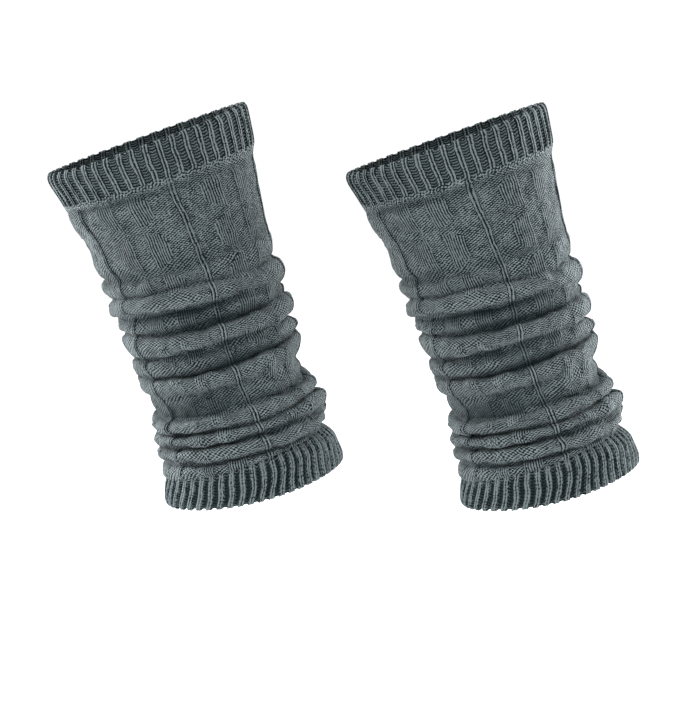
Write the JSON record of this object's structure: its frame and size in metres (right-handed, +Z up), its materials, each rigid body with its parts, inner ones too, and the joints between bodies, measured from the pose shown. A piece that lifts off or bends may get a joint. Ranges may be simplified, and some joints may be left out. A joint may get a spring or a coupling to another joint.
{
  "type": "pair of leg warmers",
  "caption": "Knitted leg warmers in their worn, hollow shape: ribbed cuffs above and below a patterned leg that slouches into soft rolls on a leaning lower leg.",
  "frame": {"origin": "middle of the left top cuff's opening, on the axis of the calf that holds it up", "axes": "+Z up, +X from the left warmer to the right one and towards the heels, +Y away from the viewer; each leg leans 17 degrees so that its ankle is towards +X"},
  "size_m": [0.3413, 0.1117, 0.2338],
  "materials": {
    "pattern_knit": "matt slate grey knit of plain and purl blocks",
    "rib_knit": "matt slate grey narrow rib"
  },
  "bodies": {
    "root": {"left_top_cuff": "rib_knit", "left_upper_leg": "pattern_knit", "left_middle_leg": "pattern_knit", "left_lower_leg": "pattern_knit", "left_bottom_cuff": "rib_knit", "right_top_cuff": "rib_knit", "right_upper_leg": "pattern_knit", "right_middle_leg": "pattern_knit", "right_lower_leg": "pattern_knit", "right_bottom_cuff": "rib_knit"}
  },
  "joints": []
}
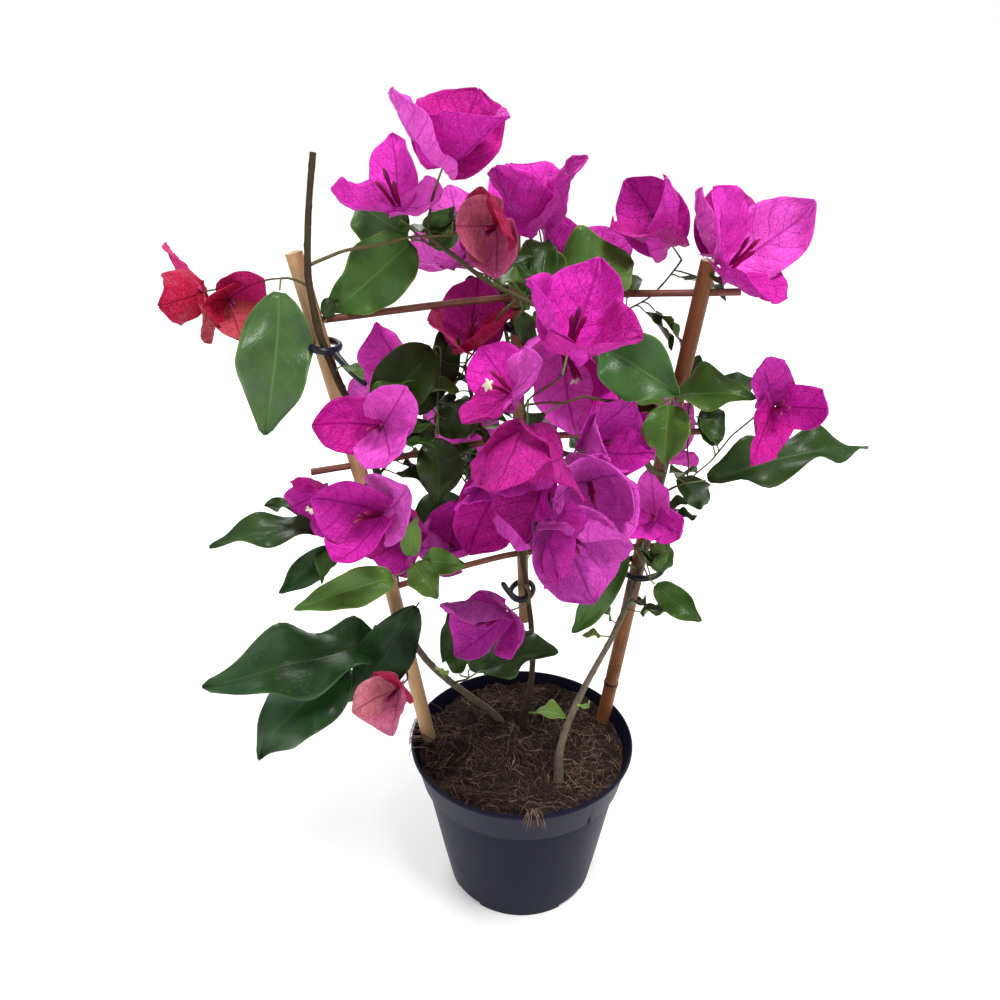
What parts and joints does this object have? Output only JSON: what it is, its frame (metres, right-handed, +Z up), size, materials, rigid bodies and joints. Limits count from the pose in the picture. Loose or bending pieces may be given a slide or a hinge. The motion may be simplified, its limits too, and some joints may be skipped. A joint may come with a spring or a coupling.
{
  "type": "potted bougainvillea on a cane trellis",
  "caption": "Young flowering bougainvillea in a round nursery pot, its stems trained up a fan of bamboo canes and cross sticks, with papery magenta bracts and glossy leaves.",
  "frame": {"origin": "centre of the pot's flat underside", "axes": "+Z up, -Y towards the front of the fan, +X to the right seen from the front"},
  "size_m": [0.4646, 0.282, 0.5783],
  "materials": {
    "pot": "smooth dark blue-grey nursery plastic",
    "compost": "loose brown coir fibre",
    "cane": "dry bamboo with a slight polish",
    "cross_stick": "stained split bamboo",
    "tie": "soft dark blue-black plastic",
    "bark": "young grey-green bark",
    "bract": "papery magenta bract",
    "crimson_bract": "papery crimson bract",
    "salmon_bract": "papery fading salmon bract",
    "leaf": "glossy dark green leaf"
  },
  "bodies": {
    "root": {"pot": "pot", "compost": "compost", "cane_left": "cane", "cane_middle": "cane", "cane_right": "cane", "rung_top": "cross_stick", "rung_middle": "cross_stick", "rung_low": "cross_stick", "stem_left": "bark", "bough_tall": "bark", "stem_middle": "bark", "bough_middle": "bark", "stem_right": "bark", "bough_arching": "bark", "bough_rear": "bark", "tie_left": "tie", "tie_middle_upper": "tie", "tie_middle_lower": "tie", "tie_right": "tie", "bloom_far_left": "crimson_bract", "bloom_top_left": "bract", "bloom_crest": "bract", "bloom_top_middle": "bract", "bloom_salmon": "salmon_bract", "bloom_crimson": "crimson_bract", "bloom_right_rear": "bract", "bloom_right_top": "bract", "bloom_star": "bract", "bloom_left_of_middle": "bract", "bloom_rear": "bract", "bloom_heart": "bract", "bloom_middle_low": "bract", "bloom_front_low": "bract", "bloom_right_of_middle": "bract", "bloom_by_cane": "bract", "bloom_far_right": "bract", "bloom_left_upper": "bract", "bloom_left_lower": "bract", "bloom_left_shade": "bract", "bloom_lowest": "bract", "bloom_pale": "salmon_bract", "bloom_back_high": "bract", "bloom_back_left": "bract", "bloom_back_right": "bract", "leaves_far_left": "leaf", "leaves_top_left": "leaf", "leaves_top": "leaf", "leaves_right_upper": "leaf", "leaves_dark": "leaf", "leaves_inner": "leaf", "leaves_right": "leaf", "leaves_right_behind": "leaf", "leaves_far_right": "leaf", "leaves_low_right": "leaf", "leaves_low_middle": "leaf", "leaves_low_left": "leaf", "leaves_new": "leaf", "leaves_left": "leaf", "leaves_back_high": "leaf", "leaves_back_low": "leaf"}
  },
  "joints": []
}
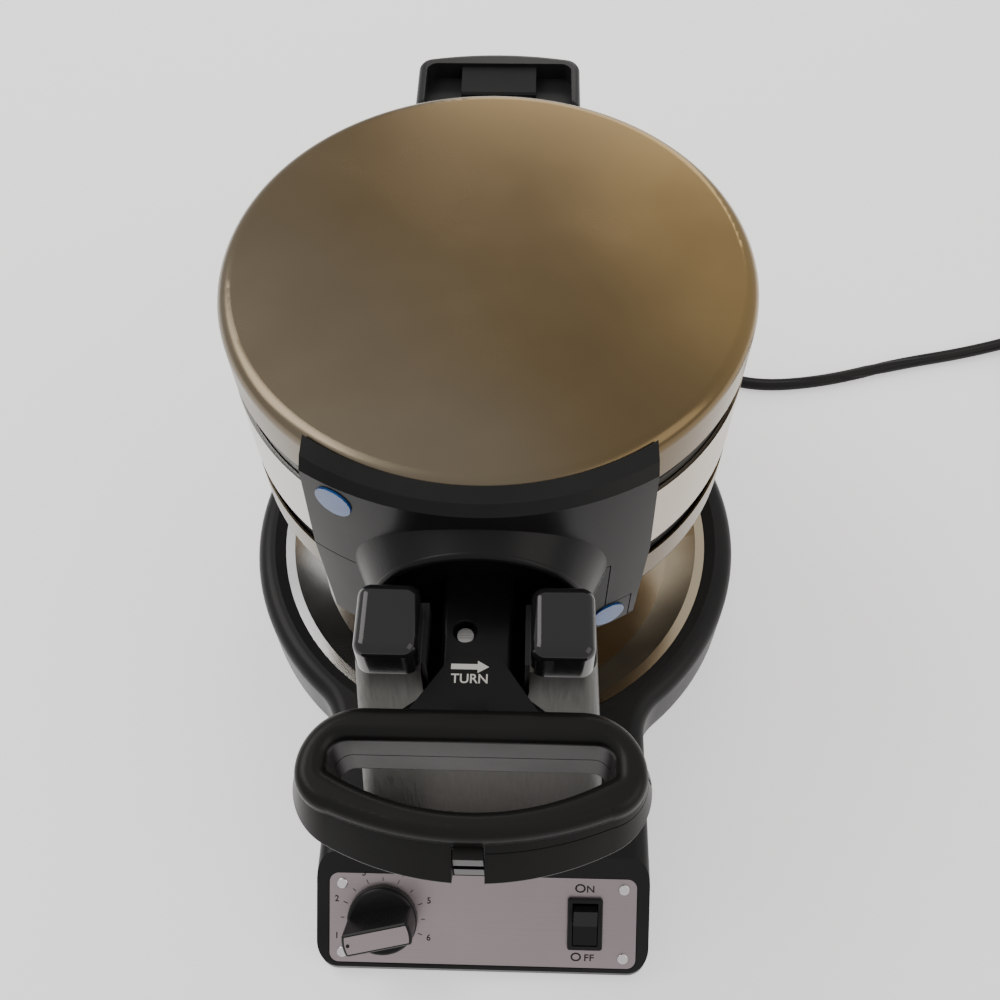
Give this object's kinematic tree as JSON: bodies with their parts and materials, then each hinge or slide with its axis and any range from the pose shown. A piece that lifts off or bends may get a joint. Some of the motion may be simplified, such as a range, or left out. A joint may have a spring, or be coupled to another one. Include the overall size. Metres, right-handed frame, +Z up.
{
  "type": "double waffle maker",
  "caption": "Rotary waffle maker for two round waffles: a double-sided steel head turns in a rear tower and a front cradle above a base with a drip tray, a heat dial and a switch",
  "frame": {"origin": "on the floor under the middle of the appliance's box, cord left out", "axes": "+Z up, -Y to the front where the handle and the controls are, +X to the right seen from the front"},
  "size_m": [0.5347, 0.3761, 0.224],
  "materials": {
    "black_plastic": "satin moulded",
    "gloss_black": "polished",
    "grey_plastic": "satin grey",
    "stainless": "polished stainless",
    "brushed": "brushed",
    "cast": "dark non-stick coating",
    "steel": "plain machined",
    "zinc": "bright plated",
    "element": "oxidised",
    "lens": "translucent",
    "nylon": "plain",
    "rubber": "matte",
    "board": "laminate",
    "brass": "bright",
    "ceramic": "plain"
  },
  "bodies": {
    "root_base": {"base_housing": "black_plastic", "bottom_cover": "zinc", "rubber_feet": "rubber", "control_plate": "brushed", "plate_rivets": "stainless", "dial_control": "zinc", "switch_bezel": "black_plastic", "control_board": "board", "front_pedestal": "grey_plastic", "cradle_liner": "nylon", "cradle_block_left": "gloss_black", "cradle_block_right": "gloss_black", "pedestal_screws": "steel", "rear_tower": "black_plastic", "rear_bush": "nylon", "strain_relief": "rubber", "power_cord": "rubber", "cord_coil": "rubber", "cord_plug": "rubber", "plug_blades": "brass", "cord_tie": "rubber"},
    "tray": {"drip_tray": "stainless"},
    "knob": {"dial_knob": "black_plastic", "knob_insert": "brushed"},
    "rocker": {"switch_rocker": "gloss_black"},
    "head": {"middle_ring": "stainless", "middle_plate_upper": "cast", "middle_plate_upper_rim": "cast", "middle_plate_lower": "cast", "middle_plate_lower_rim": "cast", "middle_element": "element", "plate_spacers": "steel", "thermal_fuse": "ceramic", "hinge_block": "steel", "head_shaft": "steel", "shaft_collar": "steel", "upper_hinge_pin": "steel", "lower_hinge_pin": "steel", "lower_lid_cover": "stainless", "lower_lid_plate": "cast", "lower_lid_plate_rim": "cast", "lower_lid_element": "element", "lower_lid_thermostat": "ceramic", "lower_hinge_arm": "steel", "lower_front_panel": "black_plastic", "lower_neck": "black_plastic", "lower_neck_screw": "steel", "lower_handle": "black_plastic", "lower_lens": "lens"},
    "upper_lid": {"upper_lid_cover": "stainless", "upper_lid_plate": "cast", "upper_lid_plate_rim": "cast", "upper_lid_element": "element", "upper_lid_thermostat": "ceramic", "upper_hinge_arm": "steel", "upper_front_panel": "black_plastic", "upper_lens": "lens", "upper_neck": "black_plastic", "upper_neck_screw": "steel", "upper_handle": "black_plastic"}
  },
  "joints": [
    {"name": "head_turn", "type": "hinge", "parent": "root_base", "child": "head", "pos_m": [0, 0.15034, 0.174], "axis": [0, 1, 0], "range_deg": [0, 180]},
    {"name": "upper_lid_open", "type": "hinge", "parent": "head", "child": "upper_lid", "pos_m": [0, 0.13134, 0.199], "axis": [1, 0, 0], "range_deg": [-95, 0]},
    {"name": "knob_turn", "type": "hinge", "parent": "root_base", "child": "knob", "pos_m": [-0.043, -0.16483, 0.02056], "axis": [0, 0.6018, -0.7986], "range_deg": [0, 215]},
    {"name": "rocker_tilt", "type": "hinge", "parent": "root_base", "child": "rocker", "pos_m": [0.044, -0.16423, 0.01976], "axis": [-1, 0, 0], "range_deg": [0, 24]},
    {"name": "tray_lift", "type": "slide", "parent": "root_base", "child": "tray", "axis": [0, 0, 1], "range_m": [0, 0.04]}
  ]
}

○ ○ ○ ○ ○ ○ ○

(WHAT YOU WILL DO)
From the entries above, extract each line containing "pose".

(SOLUTION FOR THIS PROBLEM)
Write the JSON record of this object's structure: its frame and size in metres (right-handed, +Z up), its materials, each rigid body with its parts, inner ones too, and the joints between bodies, measured from the pose shown. A piece that lifts off or bends may get a joint. Ranges may be simplified, and some joints may be left out. A joint may get a spring or a coupling to another joint.
What parts and joints does this object have? Output only JSON: what it is, its frame (metres, right-handed, +Z up), size, materials, rigid bodies and joints. Limits count from the pose in the picture. Loose or bending pieces may be given a slide or a hinge. The motion may be simplified, its limits too, and some joints may be skipped. A joint may come with a spring or a coupling.
Give this object's kinematic tree as JSON: bodies with their parts and materials, then each hinge or slide with its axis and any range from the pose shown. A piece that lifts off or bends may get a joint. Some of the motion may be simplified, such as a range, or left out. A joint may have a spring, or be coupled to another one. Include the overall size. Metres, right-handed frame, +Z up.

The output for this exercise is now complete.